WORK REQUIRED –
Reproduce every record below exactly as it appears.

Scripts that build objects –
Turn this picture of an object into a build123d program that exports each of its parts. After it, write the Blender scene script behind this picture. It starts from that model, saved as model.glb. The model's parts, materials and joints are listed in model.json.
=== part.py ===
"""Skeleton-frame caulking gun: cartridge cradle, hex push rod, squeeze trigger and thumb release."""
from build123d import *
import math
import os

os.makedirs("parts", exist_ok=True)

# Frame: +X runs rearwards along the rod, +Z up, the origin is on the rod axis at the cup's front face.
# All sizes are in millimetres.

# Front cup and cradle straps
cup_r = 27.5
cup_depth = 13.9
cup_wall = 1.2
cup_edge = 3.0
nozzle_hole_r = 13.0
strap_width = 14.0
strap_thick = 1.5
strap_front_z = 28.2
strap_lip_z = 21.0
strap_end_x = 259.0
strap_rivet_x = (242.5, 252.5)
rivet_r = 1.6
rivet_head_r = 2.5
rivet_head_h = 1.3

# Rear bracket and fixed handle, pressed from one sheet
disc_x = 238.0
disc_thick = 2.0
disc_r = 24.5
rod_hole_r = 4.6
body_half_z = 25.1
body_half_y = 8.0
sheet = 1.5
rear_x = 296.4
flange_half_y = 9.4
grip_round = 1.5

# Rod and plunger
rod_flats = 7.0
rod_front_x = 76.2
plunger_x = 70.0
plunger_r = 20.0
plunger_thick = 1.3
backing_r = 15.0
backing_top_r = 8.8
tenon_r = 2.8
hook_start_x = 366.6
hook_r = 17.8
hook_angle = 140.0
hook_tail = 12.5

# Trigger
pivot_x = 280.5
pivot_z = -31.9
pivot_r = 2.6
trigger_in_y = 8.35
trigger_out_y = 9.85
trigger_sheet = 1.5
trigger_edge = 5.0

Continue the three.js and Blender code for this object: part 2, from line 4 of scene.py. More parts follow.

ANSWER FOR THIS EXERCISE –
Turn this picture of an object into a build123d program that exports each of its parts. After it, write the Blender scene script behind this picture. It starts from that model, saved as model.glb. The model's parts, materials and joints are listed in model.json.
=== part.py ===
"""Skeleton-frame caulking gun: cartridge cradle, hex push rod, squeeze trigger and thumb release."""
from build123d import *
import math
import os

os.makedirs("parts", exist_ok=True)

# Frame: +X runs rearwards along the rod, +Z up, the origin is on the rod axis at the cup's front face.
# All sizes are in millimetres.

# Front cup and cradle straps
cup_r = 27.5
cup_depth = 13.9
cup_wall = 1.2
cup_edge = 3.0
nozzle_hole_r = 13.0
strap_width = 14.0
strap_thick = 1.5
strap_front_z = 28.2
strap_lip_z = 21.0
strap_end_x = 259.0
strap_rivet_x = (242.5, 252.5)
rivet_r = 1.6
rivet_head_r = 2.5
rivet_head_h = 1.3

# Rear bracket and fixed handle, pressed from one sheet
disc_x = 238.0
disc_thick = 2.0
disc_r = 24.5
rod_hole_r = 4.6
body_half_z = 25.1
body_half_y = 8.0
sheet = 1.5
rear_x = 296.4
flange_half_y = 9.4
grip_round = 1.5

# Rod and plunger
rod_flats = 7.0
rod_front_x = 76.2
plunger_x = 70.0
plunger_r = 20.0
plunger_thick = 1.3
backing_r = 15.0
backing_top_r = 8.8
tenon_r = 2.8
hook_start_x = 366.6
hook_r = 17.8
hook_angle = 140.0
hook_tail = 12.5

# Trigger
pivot_x = 280.5
pivot_z = -31.9
pivot_r = 2.6
trigger_in_y = 8.35
trigger_out_y = 9.85
trigger_sheet = 1.5
trigger_edge = 5.0

Continue the three.js and Blender code for this object: part 2, from line 4 of scene.py. More parts follow.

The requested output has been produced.